Correlation is not, as it happens, the same as causation. Yes, of course, those 227 offenders probably did experience a lot of violent video games, but millions of teenagers do that repeatedly with no ill effects. We might similarly imagine those 227 offenders enjoyed wearing Nikes, but nobody would claim that one’s choice of footwear can increase the risk of becoming a psychopath. The one only leads to the other if you hunt for it.

We have a long, sordid history in America of searching for a bogeyman in our entertainment, and then blaming our problems on it. In 1954, psychiatrist Fredric Wertham (author of “Seduction of the Innocent,” a book exposed as having laughable methods once Wertham’s papers became public) testified before Congress that comic books were corrupting our youth. The 1980s saw Dungeons and Dragons blamed for a host of evils. Video games and movies have became fashionable fall guys in the last decade or two. Since then, DeLisi and company have carved out a nice little niche for themselves as makers of studies on this topic – Anderson has been banging his war drum since at least 1986, seemingly tone-deaf as a massive surge in video game consumption has accompanied juvenile violence plummeting to its lowest levels in about 40 years.

The “bogeyman” approach, if seductive, dangerously distracts us from curtailing the more palpable causes of violence – eyeballing a teenager’s video games with suspicion, after all, is much easier than addressing mental illness, terrible parenting, gun proliferation, etc. And it actively harms perfectly healthy teens who don’t fit conventional molds, but are regarded as the lunatics of tomorrow.

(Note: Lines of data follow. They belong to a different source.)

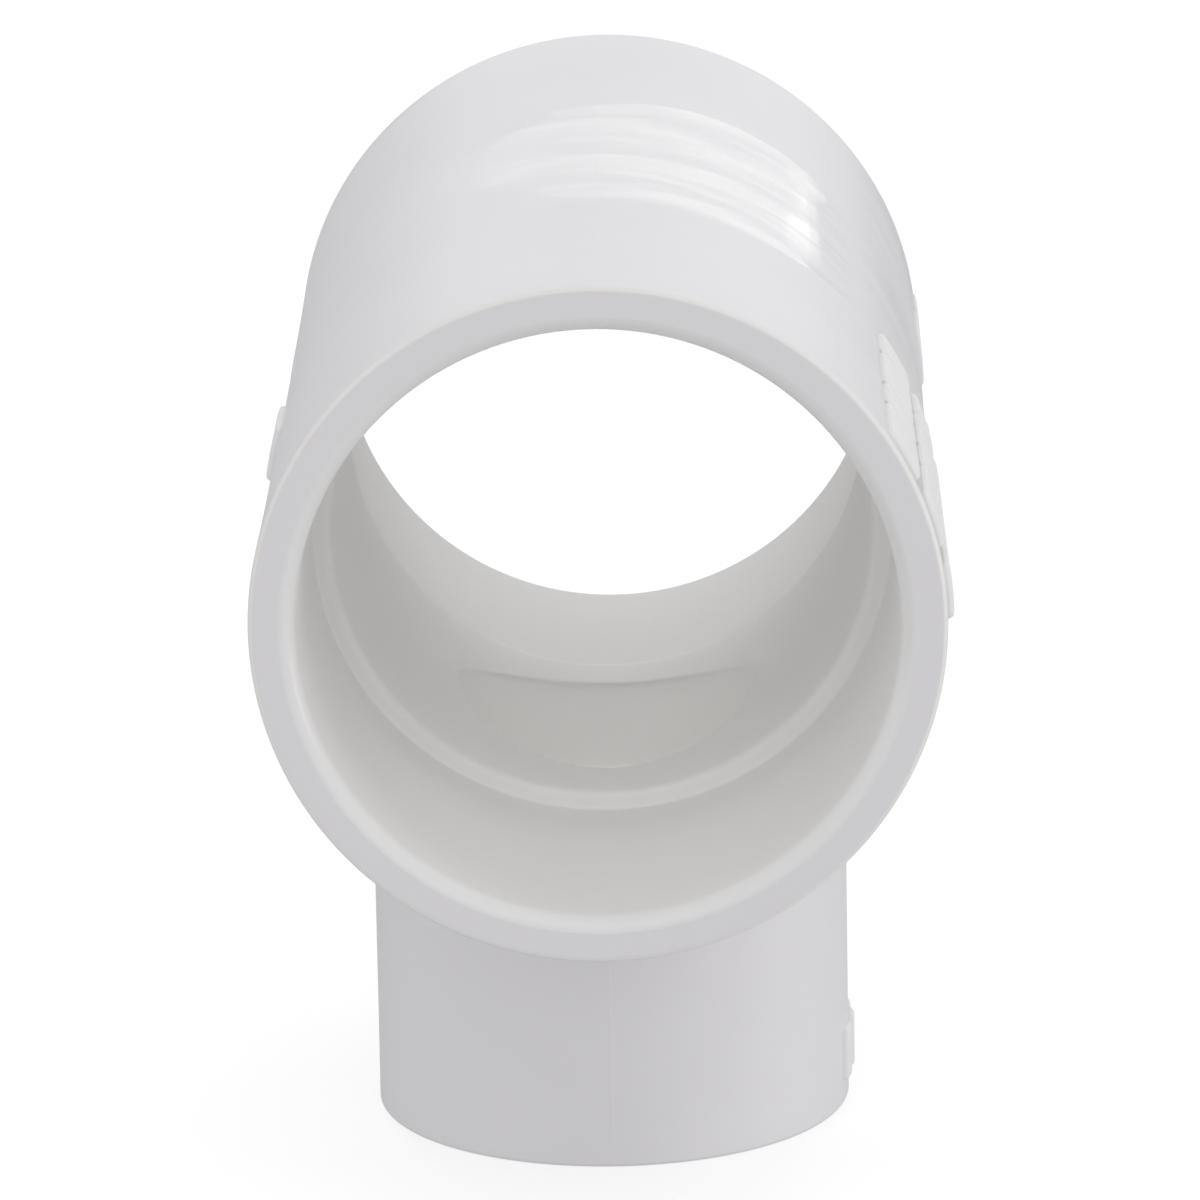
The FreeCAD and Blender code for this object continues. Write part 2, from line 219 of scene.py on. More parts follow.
class TeeStage(bpy.types.PropertyGroup):
    """Floor, light and camera."""

    floor: colour("Floor", "Colour of the floor", (0.68, 0.68, 0.68))
    floor_glow: share("Floor glow", "Light that comes up through the floor, a light table", 0.54)
    bounce: colour("Bounce", "How much light the floor throws back at the tee", (0.16, 0.16, 0.16))
    bounce_glow: share("Bounce glow", "Light that comes up through it on to the tee", 0.36)
    bounce_spot: share("Bounce spot", "How much brighter that is inside the branch", 2.15, 5.0)
    sky: share("Sky", "Strength of the light from all round", 0.56, 5.0)
    lens: share("Lens", "Focal length on a 36 mm wide sensor, in millimetres", 254.94, 500.0)
    distance: length("Distance", "Camera to the point that it looks at", 912.7 * MM)
    elevation: angle("Elevation", "Camera above the horizon", 15.172)
    azimuth: angle("Azimuth", "Camera to the right of the run's axis", 0.839)
    roll: angle("Roll", "Camera turned about its own axis", -1.022)
    look_across: length("Look across", "Point looked at, across the run", -0.65 * MM)
    look_down: length("Look down", "Point looked at, below the run's axis", 14.21 * MM)


def smooth(share_of_way):
    """0 before the way, 1 after it, and an S-curve between."""
    t = min(1.0, max(0.0, share_of_way))
    return t * t * (3 - 2 * t)


def fade_in(from_rim, width):
    """0 beside a rim, and 1 from a width further on."""
    return smooth((from_rim - RIM_CLEAR) / width)


def on_run(turn, along, radius):
    """A point from the angle round the run, the place along it and the distance from its axis."""
    return Vector((radius * math.sin(turn), along, RUN_HEIGHT - radius * math.cos(turn)))


def on_branch(turn, height, radius):
    """A point from the angle round the branch, the height over its rim and the distance from its axis."""
    return Vector((radius * math.cos(turn), radius * math.sin(turn), height))


def arc(centre, radius, start, end, parts):
    """Points (along, out) on an arc, from one angle to another, in degrees."""
    turns = [math.radians(start + (end - start) * part / parts) for part in range(parts + 1)]
    return [(centre[0] + radius * math.cos(turn), centre[1] + radius * math.sin(turn)) for turn in turns]


def flattened(points, flat):
    """Points on a quarter round, drawn towards the straight line between its ends."""
    parts = len(points) - 1
    first, last = points[0], points[-1]
    moved = []
    for part, point in enumerate(points):
        line = [start + (end - start) * part / parts for start, end in zip(first, last)]
        moved.append(tuple(value + (place - value) * flat for value, place in zip(point, line)))
    return moved


def stations(low, high, step, fixed=(), nearest=NEAREST):
    """Places from low to high, with the fixed ones among them and even steps between."""
    marks = sorted({low, high, *(place for place in fixed if low < place < high)})
    places = [low]
    for mark in marks[1:]:
        gap = mark - places[-1]
        if gap < nearest and mark != high:
            continue
        parts = math.ceil(gap / step - TINY)
        places += [places[-1] + gap * part / parts for part in range(1, parts)] + [mark]
    return places


# How a raised bar's edge climbs: distance inside its border, and share of its height there.
BAR_EDGE = ((-0.1 * MM, 0.0), (0.0, 0.0), (0.1 * MM, 0.7), (0.28 * MM, 0.93), (0.6 * MM, 1.0))


def climb(inside):
    """Share of a bar's height at a distance inside its border."""
    for (near, low), (far, high) in zip(BAR_EDGE, BAR_EDGE[1:]):
        if inside <= far:
            return low + (high - low) * max(0.0, inside - near) / (far - near)
    return 1.0


def edge_stations(span, scale=1.0):
    """Stations of both edges of a bar's span, in metres, or in radians with a radius as the scale."""
    low, high = span
    offsets = [inside / scale for inside, _ in BAR_EDGE]
    return [low + offset for offset in offsets] + [high - offset for offset in offsets]


class Bar:
    """A raised bar on a round wall, between two angles and two places along the wall."""

    def __init__(self, middle, arc, low, size, height, radius):
        self.turns = (middle - arc / 2, middle + arc / 2)
        self.places = (low, low + size)
        self.height, self.radius = height, radius

    def rise(self, turn, place):
        """How far the bar stands out at a point of the wall."""
        across = min(turn - self.turns[0], self.turns[1] - turn) * self.radius
        along = min(place - self.places[0], self.places[1] - place)
        return self.height * climb(across) * climb(along)

    def turn_stations(self):
        """Angles at which the wall needs points, so that the bar's edges have their form."""
        return edge_stations(self.turns, self.radius)

    def place_stations(self):
        """Places along the wall at which it needs points."""
        return edge_stations(self.places)


def bar_row(marks, turn, start, number, height, radius):
    """A row of bars along the run from a start place, long and short by turns."""
    bars = []
    for index in range(number):
        size = marks.short if index % 2 else marks.long
        bars.append(Bar(turn, marks.arc, start, size, height, radius))
        start += size + marks.gap
    return bars


def bars_on_run(marks, sizes):
    """All the bars of the run: rows on the right in front, low bars behind them, and one on the left."""
    right, radius = math.pi / 2 + marks.right_rise, sizes.run_rim
    bars = bar_row(marks, right, marks.rear_start, marks.rear_bars, marks.low_height, radius)
    start = marks.middle_start - sizes.half_run
    bars.append(Bar(right, marks.arc, start, marks.middle_length, marks.low_height, radius))
    start = marks.right_start - sizes.half_run
    for row in range(marks.right_rows):
        turn = right + row * marks.pitch
        bars += bar_row(marks, turn, start, marks.right_bars, marks.height, radius)
    left = -math.pi / 2 - marks.left_rise
    start = marks.left_start - sizes.half_run
    bars.append(Bar(left, marks.arc, start, marks.left_length, marks.height, radius))
    return bars


def bars_on_branch(marks, sizes):
    """The upright bars on the branch's right side."""
    turns = [(index - (marks.branch_bars - 1) / 2) * marks.branch_pitch
             for index in range(marks.branch_bars)]
    return [Bar(turn, marks.branch_arc, marks.branch_start, marks.branch_length, marks.height,
                sizes.branch_rim) for turn in turns]


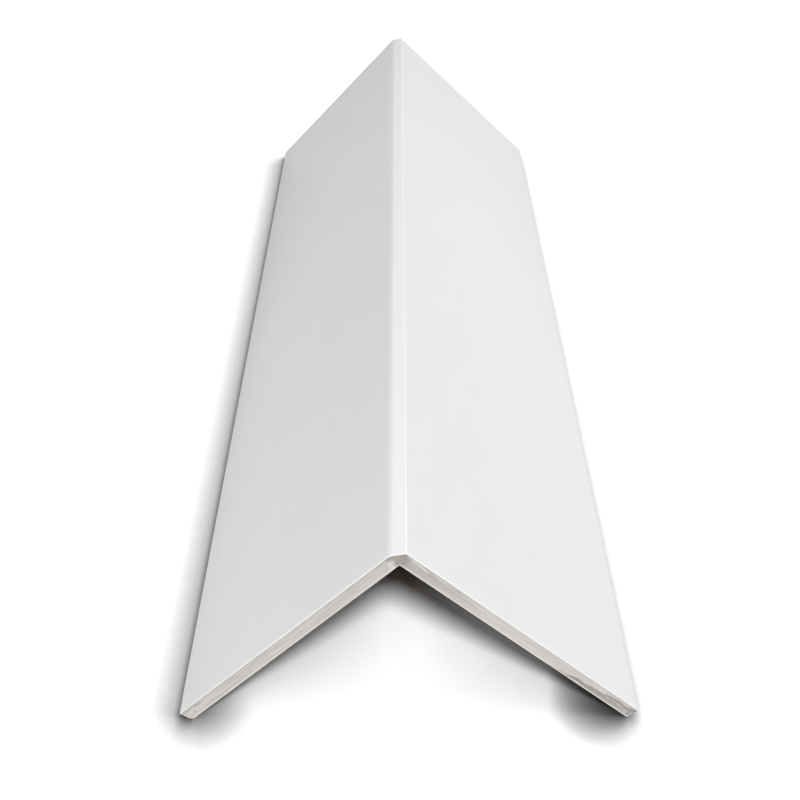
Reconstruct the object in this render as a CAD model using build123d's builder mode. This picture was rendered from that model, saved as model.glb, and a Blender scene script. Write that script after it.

It was revealing, actually, when DeLisi publicly stated: “If you have a kid who is antisocial, who is a little bit vulnerable to influence, giving them something that allows them to escape into themselves for a long period of time isn’t a healthy thing.” This is code, ladies and gentlemen, for saying that introverted kids cannot be allowed to be introverted, regardless of how much escapism soothes them from real-world strife.

To better love and nurture our teens, we should stop treating them with such paranoia. Let’s begin by acknowledging the confirmation bias within the ISU study. As Kinsey, Wertham and these ISU professors demonstrate, the words might have changed over the decades, but the song has remained the same.